President Joseph Boakai’s decision to slash his annual salary by 40% marks a noteworthy gesture in Liberia’s ongoing struggle for economic stability and government accountability. This move, reducing his earnings from $13,400 to $8,000, echoes the actions of his predecessor and signals a potential shift in the nation’s approach to public sector remuneration.
While some may view this as mere political theatre, it’s crucial to recognise the symbolic weight of such actions in a country grappling with widespread poverty and economic hardship. The president’s willingness to share in the financial sacrifices faced by ordinary Liberians could help bridge the divide between the ruling elite and the general populace.
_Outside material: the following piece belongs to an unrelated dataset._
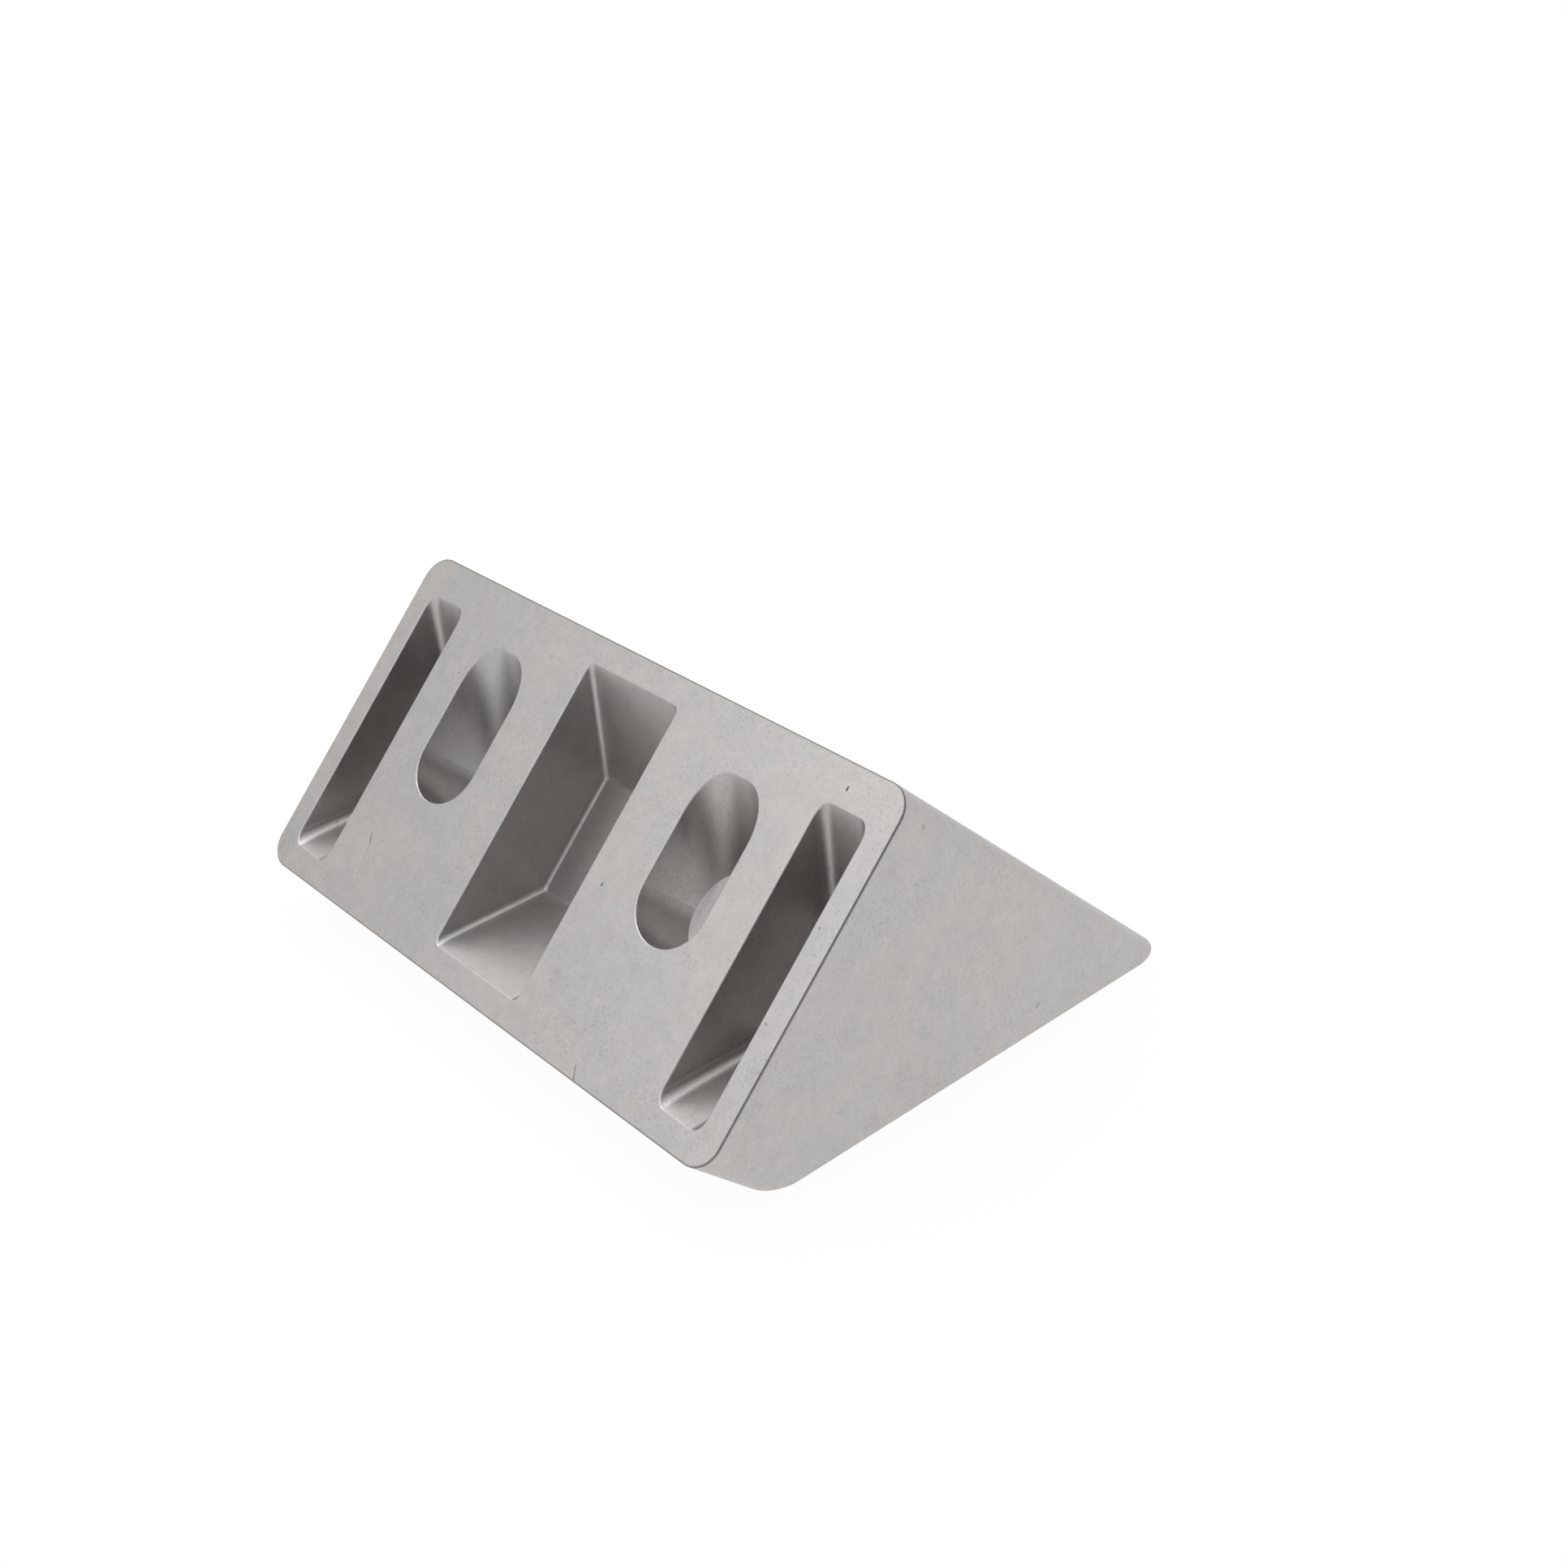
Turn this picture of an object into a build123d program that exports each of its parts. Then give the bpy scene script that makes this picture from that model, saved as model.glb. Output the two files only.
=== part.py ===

However, we must approach this development with a critical eye. The reduction in presidential salary, while commendable, is but a drop in the ocean of Liberia’s economic challenges. The true test of President Boakai’s commitment to “responsible governance” will lie in his administration’s broader economic policies and anti-corruption efforts.
It’s worth noting that this salary cut comes against a backdrop of Western-imposed austerity measures that have often exacerbated economic hardships in African nations. As such, President Boakai’s actions could be seen as an attempt to reclaim agency in Liberia’s economic narrative, demonstrating that fiscal responsibility can be home-grown rather than externally dictated.
As Liberia continues to navigate its post-conflict recovery, initiatives like these, if followed through with substantial reforms, could pave the way for a more equitable and transparent governance model.